_EXERCISE TASK:_ Set down the listing below verbatim, but only from its first line through the line containing "pipe_end = PIPE_END_STATION, PIPE_END_RADIUS".

== == ==

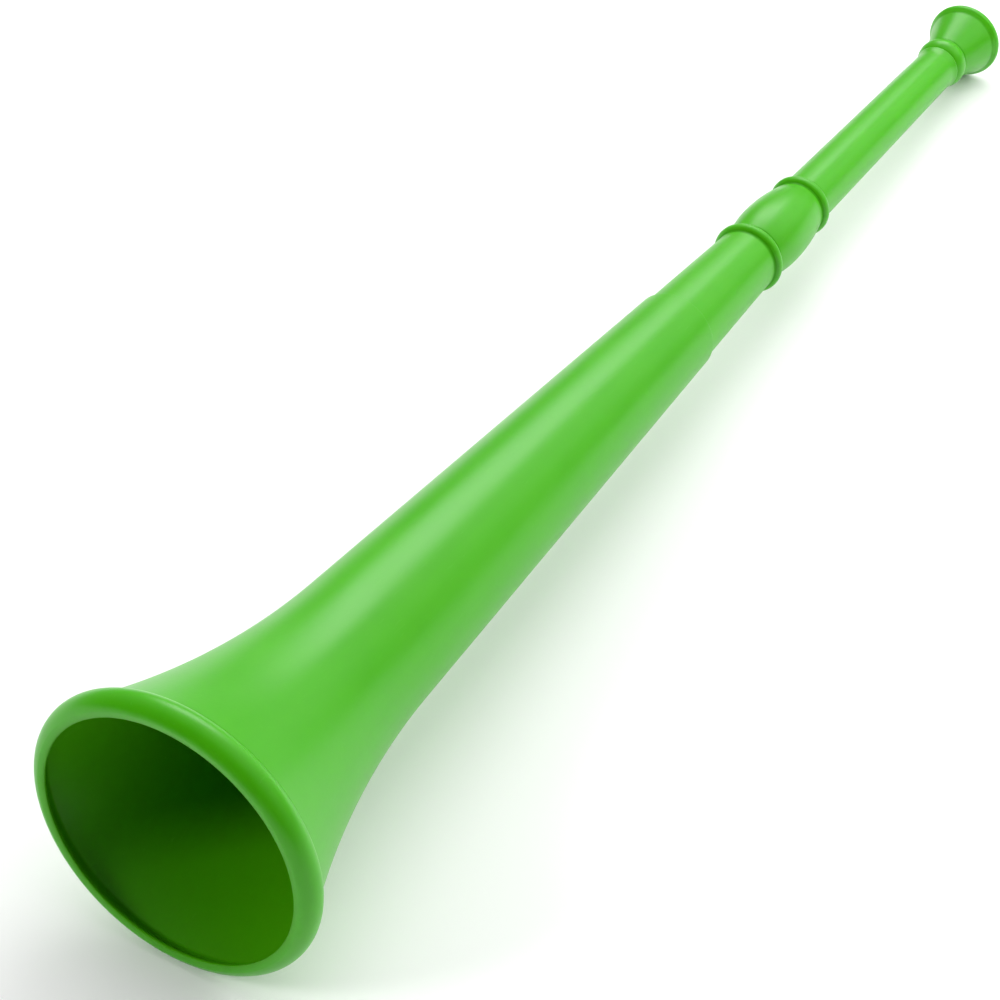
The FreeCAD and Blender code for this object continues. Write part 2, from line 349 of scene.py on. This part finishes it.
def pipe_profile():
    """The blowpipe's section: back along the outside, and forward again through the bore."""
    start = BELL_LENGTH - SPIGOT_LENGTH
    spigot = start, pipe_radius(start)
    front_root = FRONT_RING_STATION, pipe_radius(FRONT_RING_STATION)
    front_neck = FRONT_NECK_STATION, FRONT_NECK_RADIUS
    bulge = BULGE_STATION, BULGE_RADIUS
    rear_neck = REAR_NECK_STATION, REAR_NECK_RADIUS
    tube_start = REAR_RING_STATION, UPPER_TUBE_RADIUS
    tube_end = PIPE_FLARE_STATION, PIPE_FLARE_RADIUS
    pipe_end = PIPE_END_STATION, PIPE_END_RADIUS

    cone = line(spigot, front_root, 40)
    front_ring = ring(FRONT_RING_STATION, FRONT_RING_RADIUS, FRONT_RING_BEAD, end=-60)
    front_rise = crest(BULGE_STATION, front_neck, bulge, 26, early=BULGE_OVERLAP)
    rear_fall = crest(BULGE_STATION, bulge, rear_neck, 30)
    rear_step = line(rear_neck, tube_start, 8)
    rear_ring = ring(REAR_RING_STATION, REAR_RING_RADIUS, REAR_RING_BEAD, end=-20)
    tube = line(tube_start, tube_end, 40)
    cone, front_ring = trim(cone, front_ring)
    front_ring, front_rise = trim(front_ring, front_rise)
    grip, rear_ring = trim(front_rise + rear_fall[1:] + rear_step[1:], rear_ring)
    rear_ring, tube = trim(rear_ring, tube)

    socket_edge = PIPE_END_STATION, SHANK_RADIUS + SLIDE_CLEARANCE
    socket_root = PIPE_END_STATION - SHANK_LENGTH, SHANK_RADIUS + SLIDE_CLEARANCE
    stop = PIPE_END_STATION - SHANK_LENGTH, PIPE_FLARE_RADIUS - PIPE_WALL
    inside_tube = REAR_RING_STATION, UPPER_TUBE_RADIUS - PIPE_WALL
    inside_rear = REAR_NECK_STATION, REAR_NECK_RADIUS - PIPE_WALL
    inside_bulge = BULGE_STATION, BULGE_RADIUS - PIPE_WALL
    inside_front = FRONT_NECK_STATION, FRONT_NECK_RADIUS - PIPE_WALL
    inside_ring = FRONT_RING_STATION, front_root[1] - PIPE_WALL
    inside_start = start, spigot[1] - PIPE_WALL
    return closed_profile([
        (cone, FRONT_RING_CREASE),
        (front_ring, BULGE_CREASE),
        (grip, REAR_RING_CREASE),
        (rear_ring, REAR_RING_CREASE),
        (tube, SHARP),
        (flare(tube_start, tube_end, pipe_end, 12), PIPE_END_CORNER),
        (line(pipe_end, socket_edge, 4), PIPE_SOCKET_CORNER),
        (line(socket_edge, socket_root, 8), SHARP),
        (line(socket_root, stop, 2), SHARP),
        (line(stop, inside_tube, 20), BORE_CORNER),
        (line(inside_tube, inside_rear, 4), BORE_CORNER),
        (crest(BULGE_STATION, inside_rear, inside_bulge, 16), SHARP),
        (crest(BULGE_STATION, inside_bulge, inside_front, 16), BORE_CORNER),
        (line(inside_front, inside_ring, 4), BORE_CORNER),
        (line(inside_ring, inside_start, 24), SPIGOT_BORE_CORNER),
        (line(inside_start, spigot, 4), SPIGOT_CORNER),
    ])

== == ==

_SOLVED EXERCISE:_
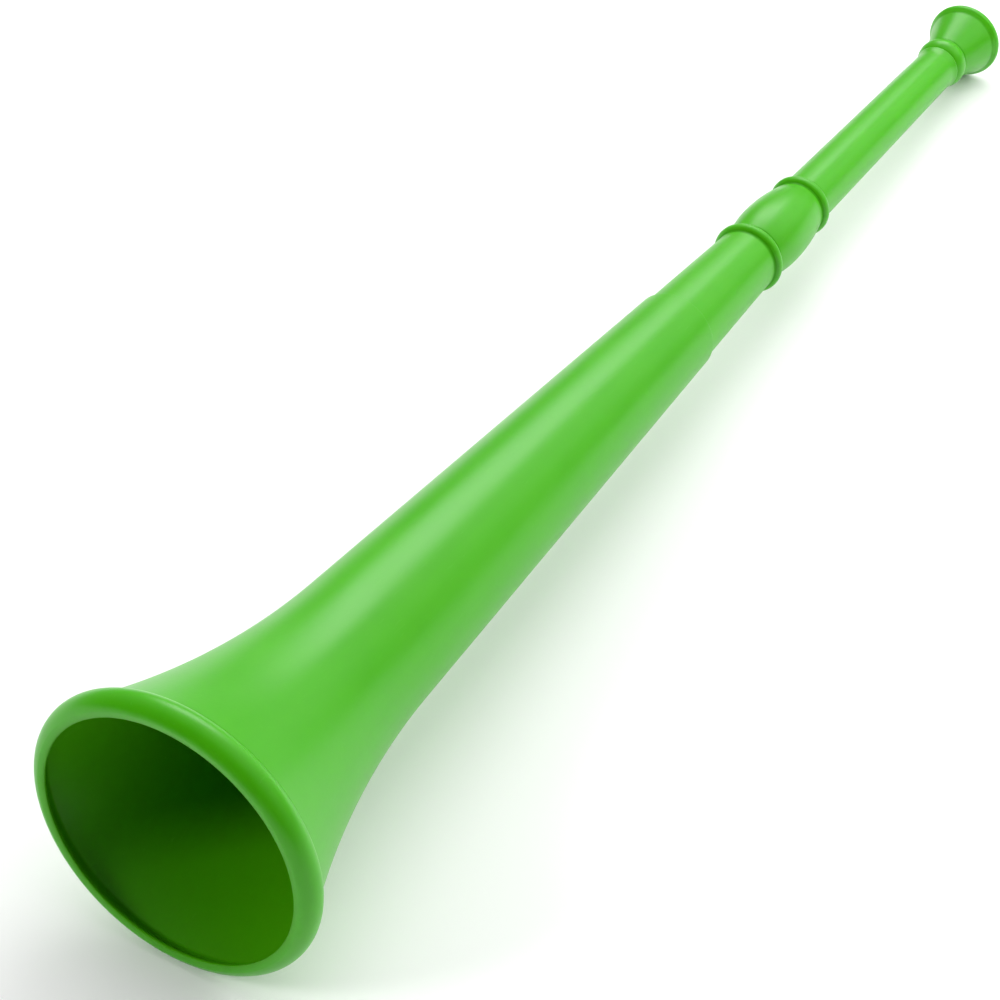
The FreeCAD and Blender code for this object continues. Write part 2, from line 349 of scene.py on. This part finishes it.
def pipe_profile():
    """The blowpipe's section: back along the outside, and forward again through the bore."""
    start = BELL_LENGTH - SPIGOT_LENGTH
    spigot = start, pipe_radius(start)
    front_root = FRONT_RING_STATION, pipe_radius(FRONT_RING_STATION)
    front_neck = FRONT_NECK_STATION, FRONT_NECK_RADIUS
    bulge = BULGE_STATION, BULGE_RADIUS
    rear_neck = REAR_NECK_STATION, REAR_NECK_RADIUS
    tube_start = REAR_RING_STATION, UPPER_TUBE_RADIUS
    tube_end = PIPE_FLARE_STATION, PIPE_FLARE_RADIUS
    pipe_end = PIPE_END_STATION, PIPE_END_RADIUS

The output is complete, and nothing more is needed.